ZIC4 Immunohistochemistry on MSA Patients’ Brain

ZIC4 and ZIC1 are known to play a critical role in the embryonal development of the cerebellum. Heterozygous deletions comprising the ZIC1 and ZIC4 locus have been associated with the Dandy–Walker malformation, a rare congenital condition characterized by a hypoplastic cerebellar vermis and an enlarged fourth ventricle.^35,36 In mice, deletions of ZIC1 and ZIC4 lead to a striking phenotype similar to the Dandy–Walker malformation with cerebellar hypoplasia and foliation defects.^35,36 In addition, paraneoplastic autoantibodies against ZIC4 protein are linked to severe cerebellar dys-function and degeneration.^37,38

Because cerebellar degeneration and corresponding symptoms are also a central hallmark of MSA, we decided to follow up on a potential role of ZIC4 in MSA patient brains by performing immunohistochemical stainings. For ZIC1, no primary antibody was appropriately sensitive and specific on human tissue in our hands. Thus, FFPE tissues of the cerebellum and, for comparison, the frontal cortex of patients with MSA (n = 10 SND, n = 14 OPCA/mixed phenotype) and healthy controls (b = 5) were stained with antibodies raised against ZIC4.

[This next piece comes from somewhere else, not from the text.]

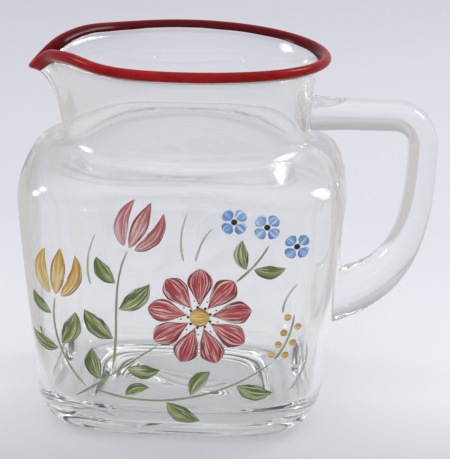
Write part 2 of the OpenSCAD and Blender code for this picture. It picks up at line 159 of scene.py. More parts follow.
def skin(name, rows, poles=None, closed=False):
    """Mesh over a grid of points (row, place round the ring), in millimetres. Rows join to a loop
    if closed, or else fans close them on two poles. Its faces are turned to point outwards."""
    r, n = rows.shape[:2]
    i = np.arange(r if closed else r - 1)[:, None]
    j = np.arange(n)[None, :]
    k, m = (i + 1) % r, (j + 1) % n
    quads = np.stack([i * n + j, i * n + m, k * n + m, k * n + j], -1).reshape(-1, 4)
    points = rows.reshape(-1, 3)
    tris = np.empty((0, 3), int)
    if poles is not None:
        points = np.vstack([points, poles])
        j, m, last = j[0], m[0], (r - 1) * n
        low = np.stack([np.full(n, r * n), m, j], -1)
        high = np.stack([last + j, last + m, np.full(n, r * n + 1)], -1)
        tris = np.vstack([low, high])
    halves = np.vstack([quads[:, [0, 1, 2]], quads[:, [0, 2, 3]], tris])
    a, b, c = (points[halves[:, q]] for q in range(3))
    if np.einsum("ij,ij->i", a, np.cross(b, c)).sum() < 0:
        quads, tris = quads[:, ::-1], tris[:, ::-1]
    mesh = bpy.data.meshes.new(name)
    mesh.from_pydata((points * 0.001).tolist(), [], quads.tolist() + tris.tolist())
    mesh.shade_smooth()
    piece = bpy.data.objects.new(name, mesh)
    bpy.context.scene.collection.objects.link(piece)
    return piece


side_rise = shoulder_z - heel_h
side_dir = np.array([math.sin(wall_lean), math.cos(wall_lean)])
side_low, side_high = np.array([heel_w / 2, heel_h]), np.array([shoulder_w / 2, shoulder_z])
side_curve = [
    side_low,
    side_low + side_pull * side_rise * side_dir,
    side_high - [0, side_top_pull * side_rise],
    side_high,
]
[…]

Nuclear and cytoplasmic staining of frontal cortex neurons was observed in all brains examined without differences between healthy controls and patients with MSA (Fig. 3A–C). In the cerebellar dentate nucleus, we found strong expression of ZIC4 in a subset of neurons in healthy controls, as well as patients with MSA with predominant SND (Fig. 3D,E,G,H). In contrast, patients with MSA with mixed subtype or OPCA showed reduced numbers of ZIC4-positive neurons, which were furthermore only weakly stained (Fig. 3F,I). Quantification of the proportions of ZIC4-positive neurons among the total number of dentate nucleus neurons depicted relatively constant proportions in healthy controls and patients with MSA-SND (33.2% ± 0.0% vs 32.6% 0.0%), whereas in patients with MSA-OPCA or MSA-mixed phenotype, we found significantly lower percentages of ZIC4-positive neurons (15.5% ± 0.1%) (Fig. 3J).